The task:
Copy the records below exactly as they appear.
◆ ◆ ◆
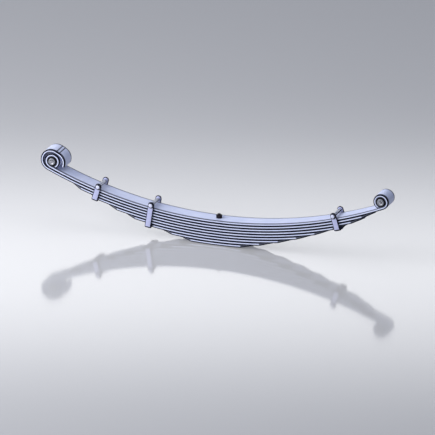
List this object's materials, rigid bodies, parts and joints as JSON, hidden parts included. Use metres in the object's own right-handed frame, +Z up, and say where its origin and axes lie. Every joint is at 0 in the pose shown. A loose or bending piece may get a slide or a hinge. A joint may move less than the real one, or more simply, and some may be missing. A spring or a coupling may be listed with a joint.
{
  "type": "leaf spring",
  "caption": "Semi-elliptic multi-leaf vehicle spring with upturned rubber-bushed eyes, a wrapped front eye, graduated trimmed leaves and bolted rebound clips.",
  "frame": {"origin": "on the centre bolt's axis at the underside of the shortest leaf, where the axle's spring seat goes", "axes": "+X along the spring to the shackle end, +Y across the leaves, +Z up from the axle seat to the main leaf"},
  "size_m": [1.4506, 0.1078, 0.3134],
  "materials": {
    "spring_steel": "satin blue-grey enamel over shot-peened spring steel",
    "clip_steel": "satin blue-grey enamel",
    "black_steel": "black oxide",
    "shell_steel": "dark phosphated steel",
    "rubber": "moulded black rubber",
    "bush_steel": "turned steel"
  },
  "bodies": {
    "spring": {"leaf_1_main": "spring_steel", "leaf_2_wrapper": "spring_steel", "leaf_3": "spring_steel", "leaf_4": "spring_steel", "leaf_5": "spring_steel", "leaf_6": "spring_steel", "leaf_7": "spring_steel", "leaf_8": "spring_steel", "leaf_9": "spring_steel", "centre_bolt": "black_steel", "centre_bolt_nut": "black_steel", "clip_front_outer_strap": "clip_steel", "clip_front_outer_rivet": "clip_steel", "clip_front_outer_bolt": "clip_steel", "clip_front_outer_spacer": "clip_steel", "clip_front_outer_nut": "clip_steel", "clip_front_inner_strap": "clip_steel", "clip_front_inner_rivet": "clip_steel", "clip_front_inner_bolt": "clip_steel", "clip_front_inner_spacer": "clip_steel", "clip_front_inner_nut": "clip_steel", "clip_rear_strap": "clip_steel", "clip_rear_rivet": "clip_steel", "clip_rear_bolt": "clip_steel", "clip_rear_spacer": "clip_steel", "clip_rear_nut": "clip_steel", "front_bush_shell": "shell_steel", "front_bush_rubber": "rubber", "rear_bush_shell": "shell_steel", "rear_bush_rubber": "rubber"},
    "front_sleeve": {"front_bush_sleeve": "bush_steel"},
    "rear_sleeve": {"rear_bush_sleeve": "bush_steel"}
  },
  "joints": [
    {"name": "front_bush_twist", "type": "hinge", "parent": "spring", "child": "front_sleeve", "pos_m": [-0.685, 0, 0.26421], "axis": [0, 1, 0], "range_deg": [-25, 25], "stiffness_Nm_per_rad": 90},
    {"name": "rear_bush_twist", "type": "hinge", "parent": "spring", "child": "rear_sleeve", "pos_m": [0.685, 0, 0.26421], "axis": [0, 1, 0], "range_deg": [-25, 25], "stiffness_Nm_per_rad": 90}
  ]
}
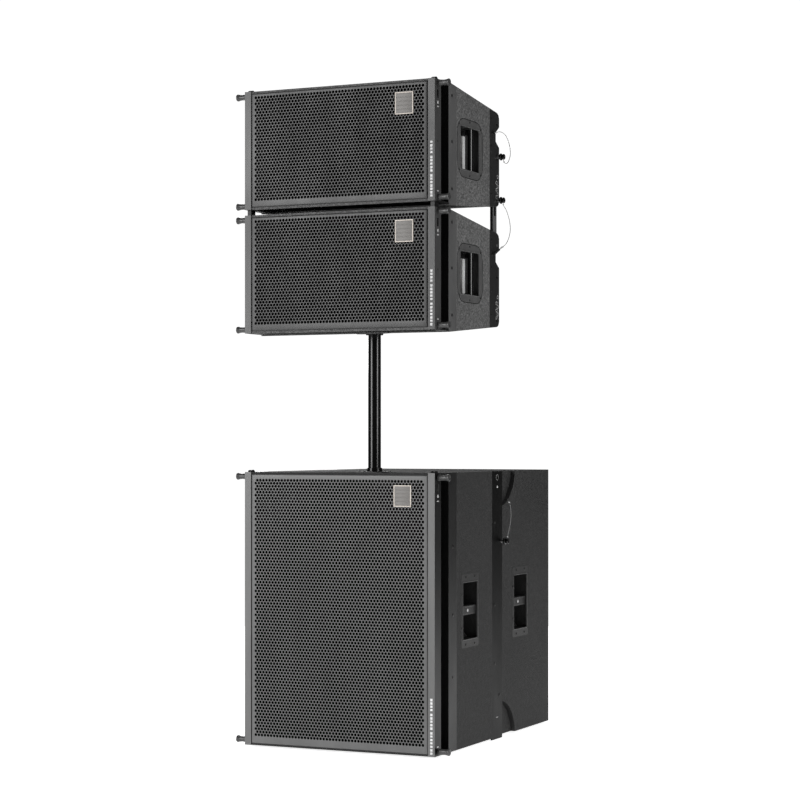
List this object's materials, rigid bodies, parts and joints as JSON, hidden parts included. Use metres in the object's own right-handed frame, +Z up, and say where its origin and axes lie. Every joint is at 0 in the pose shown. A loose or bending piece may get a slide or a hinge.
◆ ◆ ◆
Task answer:
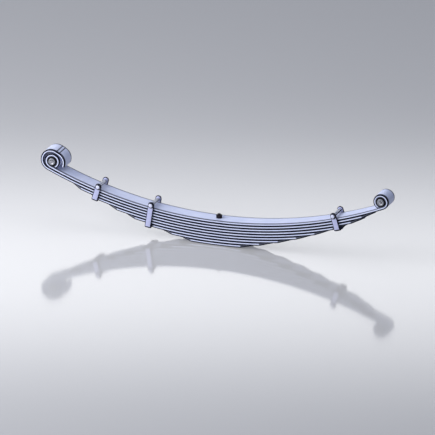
List this object's materials, rigid bodies, parts and joints as JSON, hidden parts included. Use metres in the object's own right-handed frame, +Z up, and say where its origin and axes lie. Every joint is at 0 in the pose shown. A loose or bending piece may get a slide or a hinge. A joint may move less than the real one, or more simply, and some may be missing. A spring or a coupling may be listed with a joint.
{
  "type": "leaf spring",
  "caption": "Semi-elliptic multi-leaf vehicle spring with upturned rubber-bushed eyes, a wrapped front eye, graduated trimmed leaves and bolted rebound clips.",
  "frame": {"origin": "on the centre bolt's axis at the underside of the shortest leaf, where the axle's spring seat goes", "axes": "+X along the spring to the shackle end, +Y across the leaves, +Z up from the axle seat to the main leaf"},
  "size_m": [1.4506, 0.1078, 0.3134],
  "materials": {
    "spring_steel": "satin blue-grey enamel over shot-peened spring steel",
    "clip_steel": "satin blue-grey enamel",
    "black_steel": "black oxide",
    "shell_steel": "dark phosphated steel",
    "rubber": "moulded black rubber",
    "bush_steel": "turned steel"
  },
  "bodies": {
    "spring": {"leaf_1_main": "spring_steel", "leaf_2_wrapper": "spring_steel", "leaf_3": "spring_steel", "leaf_4": "spring_steel", "leaf_5": "spring_steel", "leaf_6": "spring_steel", "leaf_7": "spring_steel", "leaf_8": "spring_steel", "leaf_9": "spring_steel", "centre_bolt": "black_steel", "centre_bolt_nut": "black_steel", "clip_front_outer_strap": "clip_steel", "clip_front_outer_rivet": "clip_steel", "clip_front_outer_bolt": "clip_steel", "clip_front_outer_spacer": "clip_steel", "clip_front_outer_nut": "clip_steel", "clip_front_inner_strap": "clip_steel", "clip_front_inner_rivet": "clip_steel", "clip_front_inner_bolt": "clip_steel", "clip_front_inner_spacer": "clip_steel", "clip_front_inner_nut": "clip_steel", "clip_rear_strap": "clip_steel", "clip_rear_rivet": "clip_steel", "clip_rear_bolt": "clip_steel", "clip_rear_spacer": "clip_steel", "clip_rear_nut": "clip_steel", "front_bush_shell": "shell_steel", "front_bush_rubber": "rubber", "rear_bush_shell": "shell_steel", "rear_bush_rubber": "rubber"},
    "front_sleeve": {"front_bush_sleeve": "bush_steel"},
    "rear_sleeve": {"rear_bush_sleeve": "bush_steel"}
  },
  "joints": [
    {"name": "front_bush_twist", "type": "hinge", "parent": "spring", "child": "front_sleeve", "pos_m": [-0.685, 0, 0.26421], "axis": [0, 1, 0], "range_deg": [-25, 25], "stiffness_Nm_per_rad": 90},
    {"name": "rear_bush_twist", "type": "hinge", "parent": "spring", "child": "rear_sleeve", "pos_m": [0.685, 0, 0.26421], "axis": [0, 1, 0], "range_deg": [-25, 25], "stiffness_Nm_per_rad": 90}
  ]
}
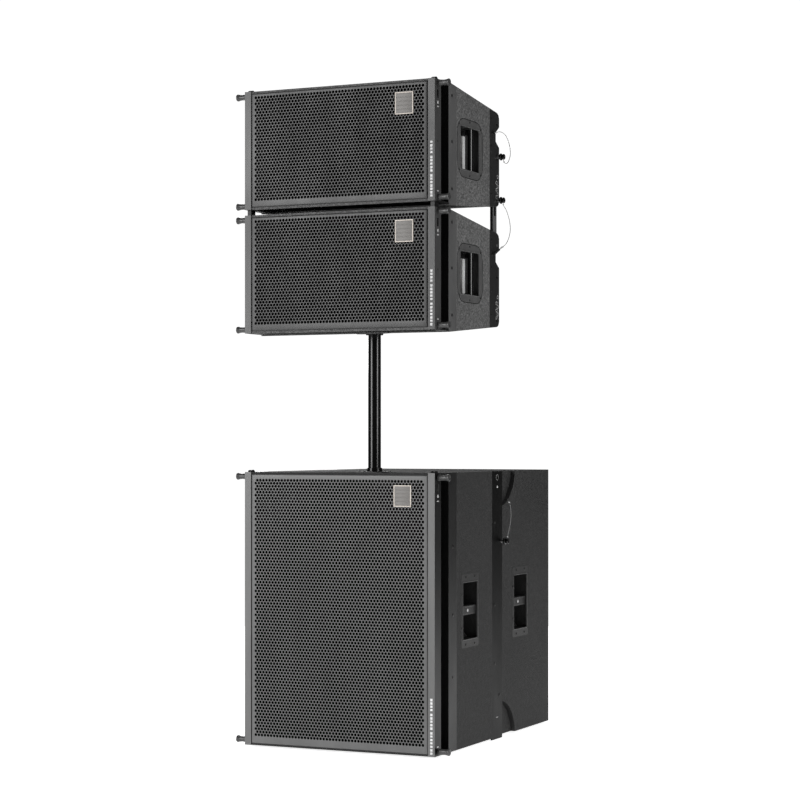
List this object's materials, rigid bodies, parts and joints as JSON, hidden parts included. Use metres in the object's own right-handed frame, +Z up, and say where its origin and axes lie. Every joint is at 0 in the pose shown. A loose or bending piece may get a slide or a hinge.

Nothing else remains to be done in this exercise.